The world's biggest tech companies are plowing millions into carbon dioxide removal in a bid to curb climate change, but is it enough?

- JEFF YOUNG

A Step on the Gas

TECH GIANTS INCLUDING MICROSOFT, META, Alphabet and Salesforce are pouring more money than ever into climate solutions designed to pull carbon dioxide directly from the air.

The multimillion-dollar investments are the latest moves by high-tech leaders to boost the small but growing field of carbon dioxide removal, or CDR, as they seek to meet ambitious climate goals while consuming mind-boggling amounts of energy.

"We need carbon removal as an insurance policy," Salesforce's lead on carbon removal, Jamila Yamani, told Newsweek. Salesforce recently announced $25 million for the CDR investment company Frontier to make sure carbon removal technology will be ready when needed.
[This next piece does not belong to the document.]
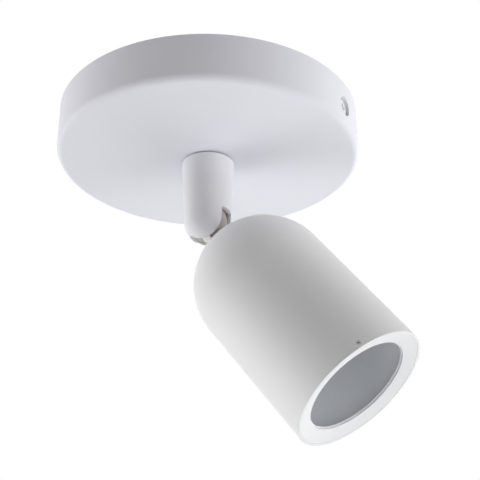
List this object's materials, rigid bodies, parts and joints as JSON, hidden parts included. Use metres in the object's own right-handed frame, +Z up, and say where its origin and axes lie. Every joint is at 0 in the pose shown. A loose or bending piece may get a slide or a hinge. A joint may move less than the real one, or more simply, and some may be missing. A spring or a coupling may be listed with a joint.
{
  "type": "ceiling spotlight",
  "caption": "White ceiling spotlight: a shallow round canopy, a short tapered stem with a swivel and a ball joint, and a bullet-shaped head with a dished front ring.",
  "frame": {"origin": "centre of the ceiling face, where the canopy's rim and the bracket lie on the ceiling", "axes": "+Z up into the ceiling, +X along the ceiling bracket through the canopy's two side screws"},
  "size_m": [0.1447, 0.125, 0.1411],
  "materials": {
    "white_paint": "satin",
    "head_paint": "satin white paint",
    "white_screw": "satin",
    "zinc_steel": "zinc plated",
    "ball_metal": "off-white, satin",
    "nylon": "matte",
    "block_plastic": "matte",
    "brass": "bright",
    "ceramic": "matte",
    "lead_sleeve": "matte"
  },
  "bodies": {
    "mount": {"ceiling_bracket": "zinc_steel", "canopy": "white_paint", "side_screws": "white_screw", "earth_screw": "zinc_steel", "earth_washer": "zinc_steel", "earth_tag": "brass", "terminal_block": "block_plastic", "terminal_inserts": "brass", "clamp_screws": "zinc_steel", "block_screw": "zinc_steel", "friction_washer": "nylon", "canopy_leads": "lead_sleeve"},
    "stem": {"stem_socket": "white_paint", "stem_plug": "zinc_steel", "hollow_nipple": "zinc_steel", "slip_washer": "nylon", "stop_washer": "zinc_steel", "spring_washer": "zinc_steel", "swivel_nut": "zinc_steel", "friction_cup": "nylon", "pressure_spring": "zinc_steel", "stem_leads": "lead_sleeve"},
    "head": {"ball_neck": "ball_metal", "head_shell": "head_paint", "lampholder_strap": "zinc_steel", "neck_toothed_washer": "zinc_steel", "neck_nut": "zinc_steel", "lampholder": "ceramic", "holder_contacts": "brass", "holder_screws": "zinc_steel", "head_leads": "lead_sleeve", "ring_grub_screw": "zinc_steel", "front_ring": "head_paint"}
  },
  "joints": [
    {"name": "stem_swivel", "type": "hinge", "parent": "mount", "child": "stem", "pos_m": [0, 0, -0.0195], "axis": [0, 0, 1], "range_deg": [-175, 175]},
    {"name": "head_tilt", "type": "hinge", "parent": "stem", "child": "head", "pos_m": [0, 0, -0.047], "axis": [0.0593, -0.9982, 0], "range_deg": [-38.3, 48]}
  ]
}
"It's going to require early investment today in order for us to have it available to use later," Yamani said.

Other recent announcements included nearly $49 million in CDR purchases by Frontier on behalf of tech companies, and a pledge by Microsoft to buy millions of carbon removal credits for reforestation―a deal that the company called the world's largest such transaction to date.

The funding announced will support tree-planting projects in Latin America and a carbon-capture addition to a biomass energy facility in Sweden, demonstrating the broad range of CDR approaches that tech companies are backing.

Previously, tech companies have invested in some carbon removal machinery that seemed like the stuff of science fiction just a short while ago but has now grown to commercial application.

The Swiss company Climeworks used millions of dollars from tech companies to take its carbon removal technology from a lab experiment 15 years ago to the world's largest direct-air carbon removal facility unveiled in May.